Missions and VisionsLEDC's Mission: “To transform our community by creating economic opportunities for Latinos.”
LEDC's Vision: “A thriving multicultural community, enriched by Latino leadership, culture and economic influence.”

LEDC’s Loan Program Mission and VisionMission: “To create economic opportunity by eliminating barriers to entry such as access to capital, enabling potential entrepreneurs or existing ones to start a business or expand.” 
Vision: “Economically self-sufficient Latino businesses in Minnesota Rural, Metropolitan and Urban areas.”


Criteria for Lending: Loan assistance is available to small and medium-sized businesses located in the state of Minnesota. The money for the loan fund will initially come from different sources; some of those sources limit where, geographically, the funds can be used. LEDC is working on getting funds that can be accessed by individuals within the greater Minnesota area, including:

  • Rural areas, especially places where LEDC has partnerships
  • Twin Cities Metropolitan area
  • Urban areas

 

How an applicant may or may not use the funds:

  • Leasehold Improvements
  • Inventory
  • Business insurance
  • Working capital
  • Equipment purchase
  • Business or Building purchase
  • Might be used to pay existing debt if such debt is directly related with the business; receipts of purchases required. We will not fund personal expenses.
  • Might be used to pay existing debt if such debt’s interest is higher.
  • Might be used to pay existing debt if such debt came from predatory lending.
  • Cannot be used to pay existing debt of family member especially if family member is husband or wife.
  • Cannot be used to pay existing debt unless it is to pay a business partner that is leaving the partnership and the business success is jeopardized by that. Very close consideration from loan officer/business consultant and “loan fund manager” before presenting to loan committee.
  • Cannot be used to pay for educational training unless it is to be used by the owner of an existing business and it is proven that training will potentially increase business income. Very close consideration is required from loan officer/business consultant and “loan fund manager” before presenting to loan committee.

 

How much can be borrowed? What are the loan terms, loan fees and interest rate?

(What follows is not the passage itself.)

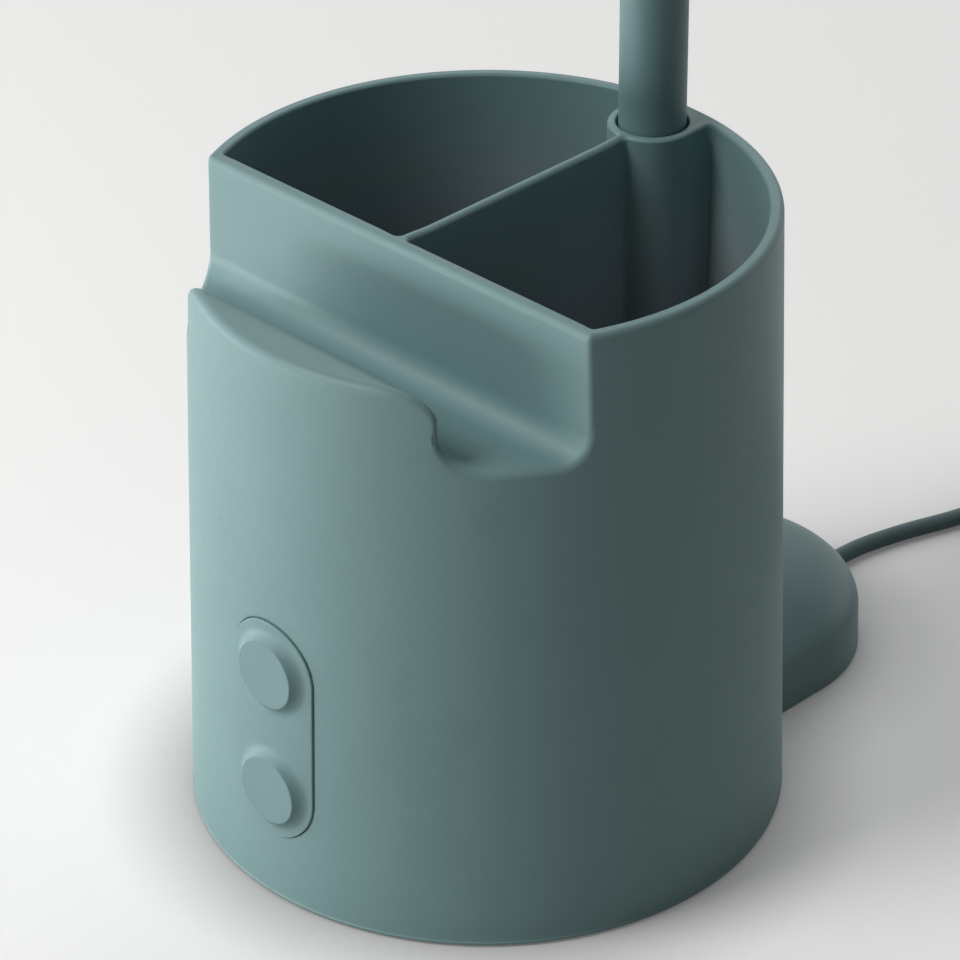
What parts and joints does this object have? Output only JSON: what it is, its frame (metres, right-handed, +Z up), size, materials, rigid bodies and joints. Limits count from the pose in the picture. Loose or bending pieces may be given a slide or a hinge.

  • From $3,000 to $25,000 ($35,000 perhaps? If LEDC applies for SBA funds or any other federal money). Less than $3,000 depending on usage, business plan/needs, and projections.
  • Loan terms from 1 to 5 years depending how funds are used; no penalty for paying before end of term.
  • 1% origination fee to LEDC (LEDC might assign part of the origination fee to the sister organization that presented the loan) all fees regarding placing liens and filing documents with the Secretary of State office and other institutions/business depending on the collateral offered. Payment of these fees is negotiable: they can be paid at loan closing of being incorporated in the amount of the loan; borrower in charge of these fees.
  • Interest rate might also depend of where the funds are taken from, generally it will be 10% or prime plus 4.

 

Documentation needed from clients, and other requirements:

  • Application form (will include client profile, authorization to verify information provided and pulling out credit report).
  • Personal Financial Statement. Close consideration if applicant owes taxes but not excluded because of it.
  • Written business plan, if business exists include business history.
  • Two-year projections.
  • Description of the business environment.
  • Marketing plan.
  • Operational and management plan.
  • Financial Statements if existing business, at least two years or form beginning up to date.
  • Two years of tax returns (a minimum of one year, close consideration from loan officer/business consultant and loan fund manager).
  • List of personal/household income vs. expenses, especially if personal/household expenses are higher than what tax returns show as income.
  • Registration with the Secretary of State office: Certification of Assumed name, Certification of corporate good standing (At least at loan closing for start-ups).
  • Operational agreement if this is in partnership with another person other than spouse.
  • Proof of business insurance if existing business; if start-up then proof of business insurance/binder is required at loan closing.
  • Copy of business lease contract.
  • LEDC will pull credit report with both Social Security Number and with ITIN if client has both (client pays for both reports).
  • Credit references if nothing is shown on credit report.
  • If no credit history, copy of the last 3 to 6 months of bills such as home phone, cell phone, electricity, gas, cable, among others.
  • Take minimum LEDC’s administrative systems and cash flow’s modules before loan is taken to loan committee for approval (subject to revision if applicant come from another sister organization and if loan officer/business consultant is not form LEDC) unless loan if for an existing business with accounting or bookkeeping in place and/or experience is proven.
  • Become a member of LEDC (subject to revision if applicant come from another sister organization and if loan officer/business consultant is not form LEDC).